If one has a clogged artery, it can, and usually will, lead to health and heart problems! The artery leading into Aspen’s heart is clogged.

“If you stop 10 people on the street and ask, ‘Why is traffic bad in Aspen?’ they will all give you a different answer. That, to me, tells me that as a community, we don’t have great data,” said Ashley Perl, the Canary Initiative director. (“Aspen vehicle traffic sees steady increase,” The Aspen Times, July 20). She continued, “(The city needs) to hear from the community that it’s a priority for them, as well. … We’re going to really have to hear from people and engage on a pretty deep level.”

News flash: Traffic congestion has been a topic in council meeting, in editorials and on front pages of the papers the entire duration of my almost 20 years in this valley.



Question: Do you want to hear from the people who have to drive into your community to service its needs or just those who live in the community and don’t really have to deal with the main-artery-congestion issue?

I think if you actually did ask 10 people what is the traffic problem, seven to eight of them would state or at least make mention of the single-lane bottleneck at the airport and Seventh and Main! Try it, and collect some more data that does not cost an Aspen-load of money to hire a third-party firm. Better yet, stand at the roundabout with a canary in a cage, place the cage curbside, and ask the commuters. That canary will not last long.




The single-lane bottleneck is the primary problem with Aspen’s traffic. It backs up in the morning, in the evening and all day long during peak holiday and summer months, and it is terrible before and after school, when parents sit in a line to pick their one student up in the Rover. It sucks and emits, and that is a fact! The long line of backed-up traffic affects all traffic in the core and coming and going.

You don’t need to finance more studies for more data; it is out in plain view. Construction works do lock tools up at job sites. Most of those job sites are not on a bus route and impossible to get to using public transportation. Even roaring Fork Transportation Agency buses have to merge at the S-curves both coming to and going out of town!
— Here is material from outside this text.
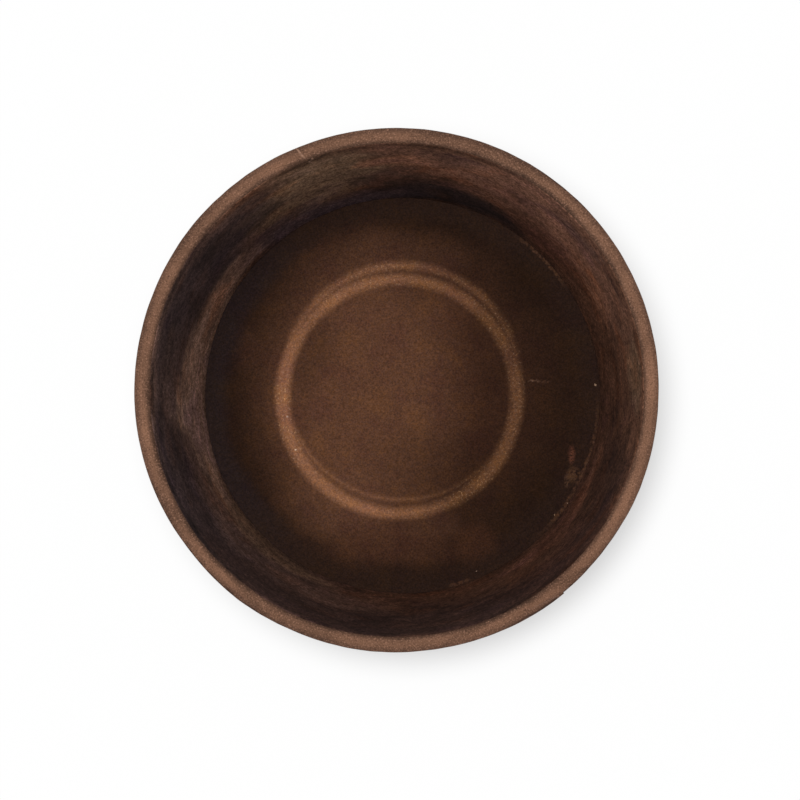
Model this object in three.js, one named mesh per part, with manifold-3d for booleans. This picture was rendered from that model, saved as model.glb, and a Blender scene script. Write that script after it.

All this leads to increased emission, long commute times, poorer air quality, frustrated commuters and an eyesore for everyone — even the third-home owners flying in on a Gulfstream, they too sit in traffic once they deplane.

Again I ask, do you just care what the “community” thinks or the valley commuters as a whole?

P.S.: You should see the standing-room only-buses that are leaving town during rush hour. It sucks to work all day and have to stand on a bus for the commute home. At least in your car, in traffic, stopping and going, there is a seat for you!